Trump now finds himself in a position where every available decision carries a cost. Escalating the confrontation risks widening the crisis and intensifying domestic discontent. Pulling back risks having his political opponents brand him as weak and defeated. The American government is, in practical terms, caught in a strategic trap — one with no easy exit and no clear path to victory.

What is visible in the US today is, above all, the slow-motion collapse of the dream of "power without consequence." For decades, American politicians worked to sustain the belief that Washington could simultaneously remain the world's unchallenged military force and maintain domestic prosperity. But repeated experience has demonstrated that prolonged wars ultimately wear down America's social and economic fabric from within.
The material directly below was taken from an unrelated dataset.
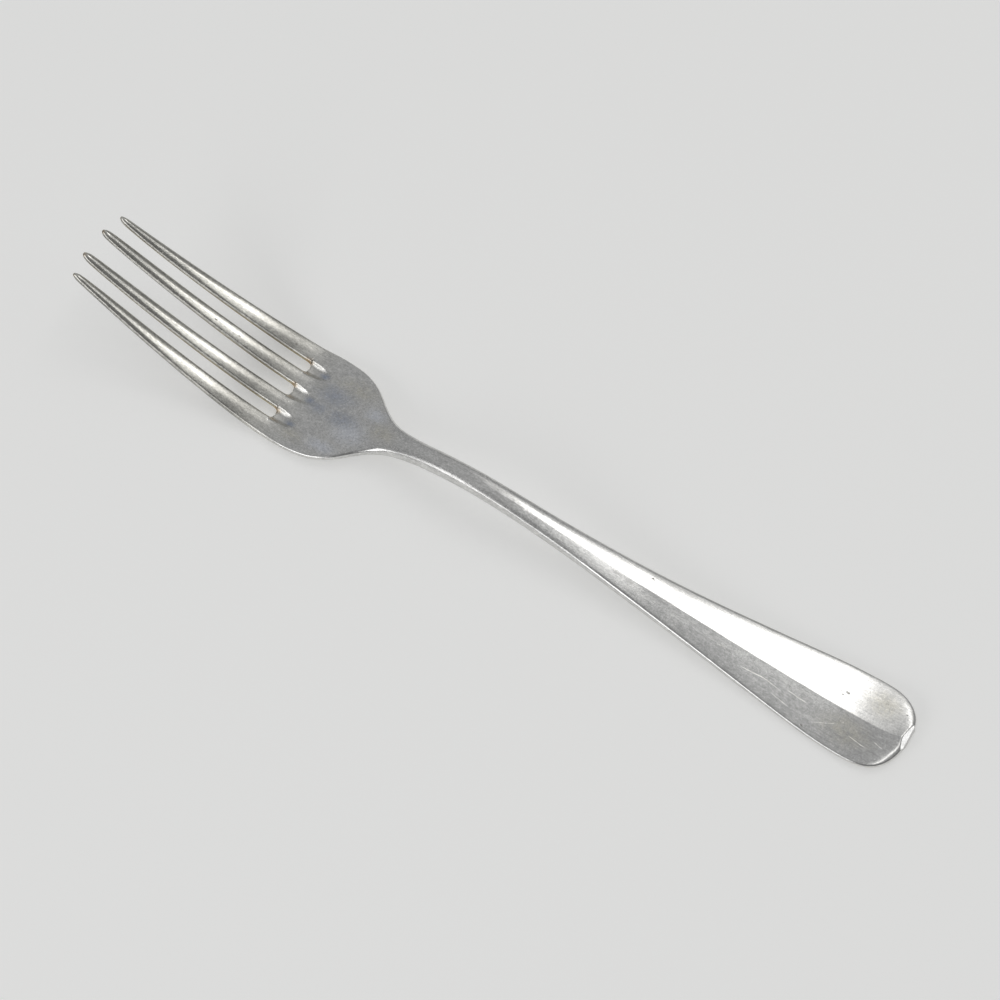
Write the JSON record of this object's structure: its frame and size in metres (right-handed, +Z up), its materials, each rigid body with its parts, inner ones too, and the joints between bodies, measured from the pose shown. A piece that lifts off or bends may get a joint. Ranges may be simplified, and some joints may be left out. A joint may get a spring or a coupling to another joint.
{
  "type": "dinner fork",
  "caption": "One-piece dinner fork: tapering tines, a dished palm, a slim arched neck and a broad handle with a low ridge, for spearing and lifting food.",
  "frame": {"origin": "on the table, under the middle of the fork", "axes": "+X toward the tine tips, +Y to the left, +Z up"},
  "size_m": [0.2049, 0.0258, 0.0208],
  "materials": {
    "worn_silver": "worn satin silver with fine lengthwise scratches and brown tarnish in the slots"
  },
  "bodies": {
    "root": {"fork": "worn_silver"}
  },
  "joints": []
}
Perhaps the most significant shift underway is this: American society no longer trusts the official narrative about war the way it once did. People are asking why billions of dollars should be spent on conflicts that produce no tangible benefit for their daily lives. That question is the point at which the legitimacy of Washington's aggressive foreign policy begins to crack.

The Trump administration is confronting a crisis of legitimacy not in the streets of Tehran, but in the streets of America. Its principal opponent is not Iran alone — it is the erosion of public trust, economic pressure, and a society that is no longer willing to foot the bill for endless wars. History has demonstrated, repeatedly, that powers unable to strike a balance between foreign ambition and domestic stability will eventually face crisis from within. The greatest threat to the "Make America Great Again" project may be precisely this: a war that was meant to be a demonstration of strength has become Washington's Achilles' heel.